- What this task involves:
Each entry must be reproduced precisely as it stands.

★ ★ ★ ★

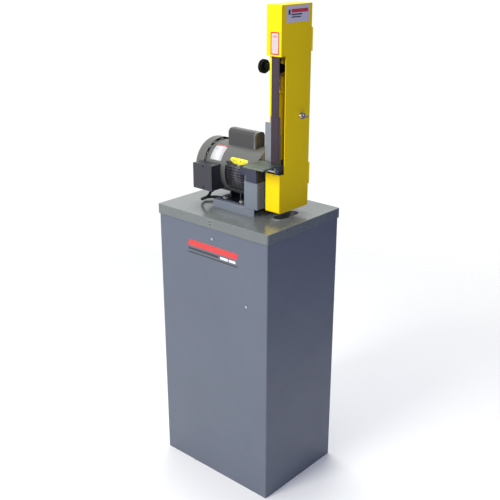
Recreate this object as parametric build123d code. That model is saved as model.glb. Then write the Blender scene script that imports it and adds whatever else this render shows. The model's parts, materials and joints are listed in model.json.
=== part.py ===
from build123d import *
import os
from math import cos, pi, radians, sin, sqrt, tan

# Upright belt sander for 1 in by 42 in belts: a yellow belt guard that swings about the motor
# axis, its drive motor, and the sheet-steel dust cabinet that they stand on.
# Millimetres, +Z up. Origin: on the floor, under the centre of the cabinet. +X is the right-hand
# side for a person who stands in front of the work table and looks along +Y.

os.makedirs("parts", exist_ok=True)

# ------------------------------------------------------------------ clearances
slip = 0.3          # flat or curved faces of different bodies that pass each other
run = 0.05          # radial clearance of a shaft or pin in the hole that it turns in

# ------------------------------------------------------------------ cabinet
cab_w, cab_d = 406.4, 304.8
cab_h = 813.0               # floor to the top of the lid
cab_sheet = 1.5
cab_flange = 25.0           # turned-in edges of the shell
cab_bend = 3.0
lid_sheet = 2.0
lid_gap = 1.5               # between the shell and the lid's skirt
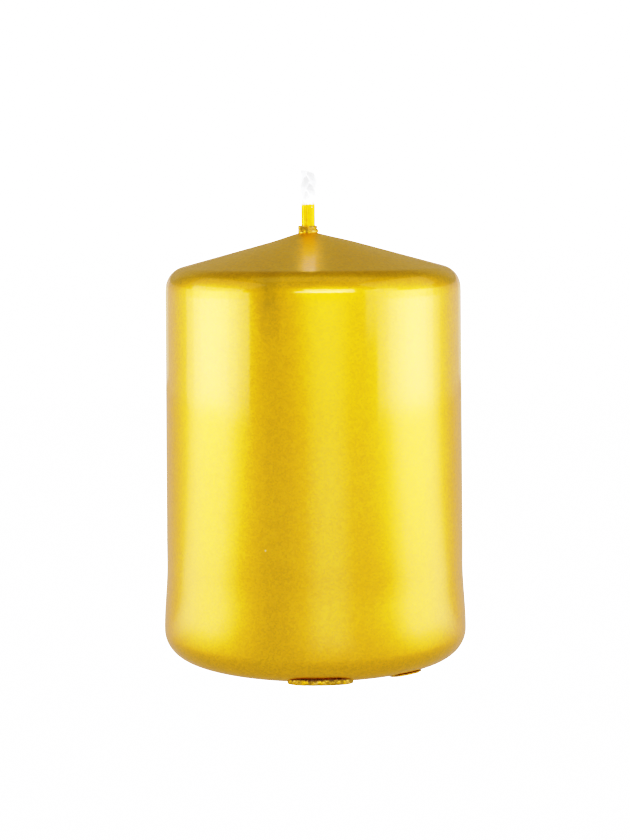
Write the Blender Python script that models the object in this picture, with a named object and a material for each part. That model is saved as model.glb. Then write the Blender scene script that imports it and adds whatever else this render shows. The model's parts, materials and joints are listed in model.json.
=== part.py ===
"""Pillar candle with a gold lacquer finish, in metres, +Z up, standing on z = 0.

A pressed paraffin core takes a plaited wick that is crimped into a tinplate sustainer.  The core
is dipped in harder wax, then in metallic lacquer, which also wets the lower end of the free wick.
"""

import math

import bmesh
import bpy
from mathutils import Matrix, Vector

# body, outside of the lacquer
FOOT_RADIUS = 0.03075
WAIST_RADIUS = 0.0300
TOP_RADIUS = 0.0295
WAIST_HEIGHT = 0.0236
FOOT_CORNER = 0.0053
SHOULDER_HEIGHT = 0.0777
SHOULDER_FILLET = 0.0045
CONE_SLOPE = math.radians(15.2)

# layers, from the outside in
COAT_WALL = 0.00025
JACKET_WALL = 0.0015
LAYER_GAP = 0.0001
JACKET_DEPTH = COAT_WALL + LAYER_GAP
CORE_DEPTH = JACKET_DEPTH + JACKET_WALL + LAYER_GAP
COAT_SEGMENTS = 64
WAX_SEGMENTS = 48
ARC_STEPS = 5
SIDE_STEPS = 3

# wick, plaited from three strands, standing a little off the body's axis
WICK_X = -0.0009
STRANDS = 3
STRAND_RADIUS = 0.00038
PLAIT_HALF_WIDTH = 0.00085
PLAIT_HALF_DEPTH = 0.00056
PLAIT_PITCH = 0.0090
PLAIT_SAMPLES = 12
BORE_RADIUS = 0.00155

# wick sustainer
DISC_RADIUS = 0.00635
DISC_THICKNESS = 0.0003
NECK_OUTER_RADIUS = 0.00185
NECK_INNER_RADIUS = 0.00148
NECK_HEIGHT = 0.0042
SEAT_CLEARANCE = 0.00015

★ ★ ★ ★

- Result below:
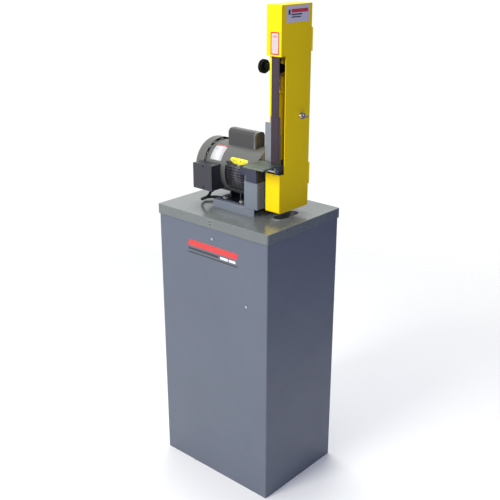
Recreate this object as parametric build123d code. That model is saved as model.glb. Then write the Blender scene script that imports it and adds whatever else this render shows. The model's parts, materials and joints are listed in model.json.
=== part.py ===
from build123d import *
import os
from math import cos, pi, radians, sin, sqrt, tan

# Upright belt sander for 1 in by 42 in belts: a yellow belt guard that swings about the motor
# axis, its drive motor, and the sheet-steel dust cabinet that they stand on.
# Millimetres, +Z up. Origin: on the floor, under the centre of the cabinet. +X is the right-hand
# side for a person who stands in front of the work table and looks along +Y.

os.makedirs("parts", exist_ok=True)

# ------------------------------------------------------------------ clearances
slip = 0.3          # flat or curved faces of different bodies that pass each other
run = 0.05          # radial clearance of a shaft or pin in the hole that it turns in

# ------------------------------------------------------------------ cabinet
cab_w, cab_d = 406.4, 304.8
cab_h = 813.0               # floor to the top of the lid
cab_sheet = 1.5
cab_flange = 25.0           # turned-in edges of the shell
cab_bend = 3.0
lid_sheet = 2.0
lid_gap = 1.5               # between the shell and the lid's skirt
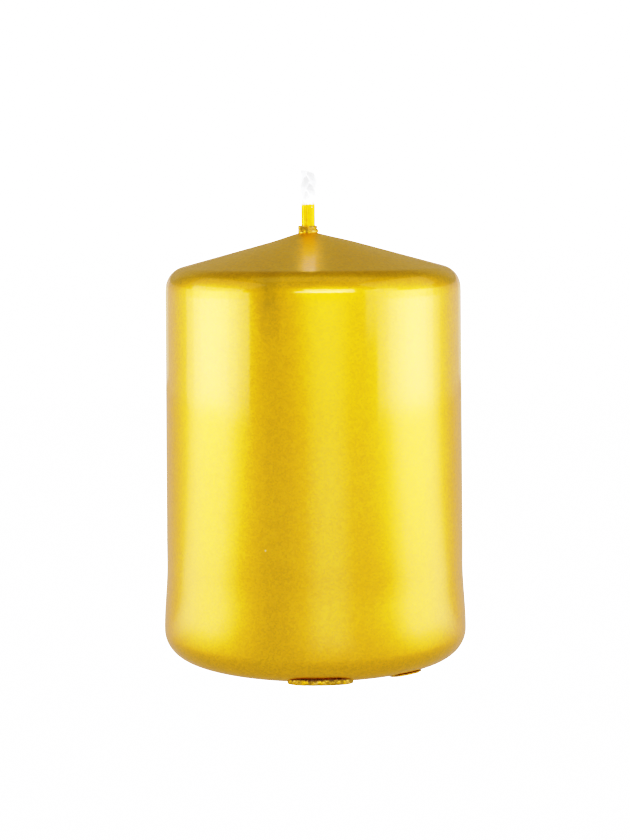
Write the Blender Python script that models the object in this picture, with a named object and a material for each part. That model is saved as model.glb. Then write the Blender scene script that imports it and adds whatever else this render shows. The model's parts, materials and joints are listed in model.json.
=== part.py ===
"""Pillar candle with a gold lacquer finish, in metres, +Z up, standing on z = 0.

A pressed paraffin core takes a plaited wick that is crimped into a tinplate sustainer.  The core
is dipped in harder wax, then in metallic lacquer, which also wets the lower end of the free wick.
"""

import math

import bmesh
import bpy
from mathutils import Matrix, Vector

# body, outside of the lacquer
FOOT_RADIUS = 0.03075
WAIST_RADIUS = 0.0300
TOP_RADIUS = 0.0295
WAIST_HEIGHT = 0.0236
FOOT_CORNER = 0.0053
SHOULDER_HEIGHT = 0.0777
SHOULDER_FILLET = 0.0045
CONE_SLOPE = math.radians(15.2)

# layers, from the outside in
COAT_WALL = 0.00025
JACKET_WALL = 0.0015
LAYER_GAP = 0.0001
JACKET_DEPTH = COAT_WALL + LAYER_GAP
CORE_DEPTH = JACKET_DEPTH + JACKET_WALL + LAYER_GAP
COAT_SEGMENTS = 64
WAX_SEGMENTS = 48
ARC_STEPS = 5
SIDE_STEPS = 3

# wick, plaited from three strands, standing a little off the body's axis
WICK_X = -0.0009
STRANDS = 3
STRAND_RADIUS = 0.00038
PLAIT_HALF_WIDTH = 0.00085
PLAIT_HALF_DEPTH = 0.00056
PLAIT_PITCH = 0.0090
PLAIT_SAMPLES = 12
BORE_RADIUS = 0.00155

# wick sustainer
DISC_RADIUS = 0.00635
DISC_THICKNESS = 0.0003
NECK_OUTER_RADIUS = 0.00185
NECK_INNER_RADIUS = 0.00148
NECK_HEIGHT = 0.0042
SEAT_CLEARANCE = 0.00015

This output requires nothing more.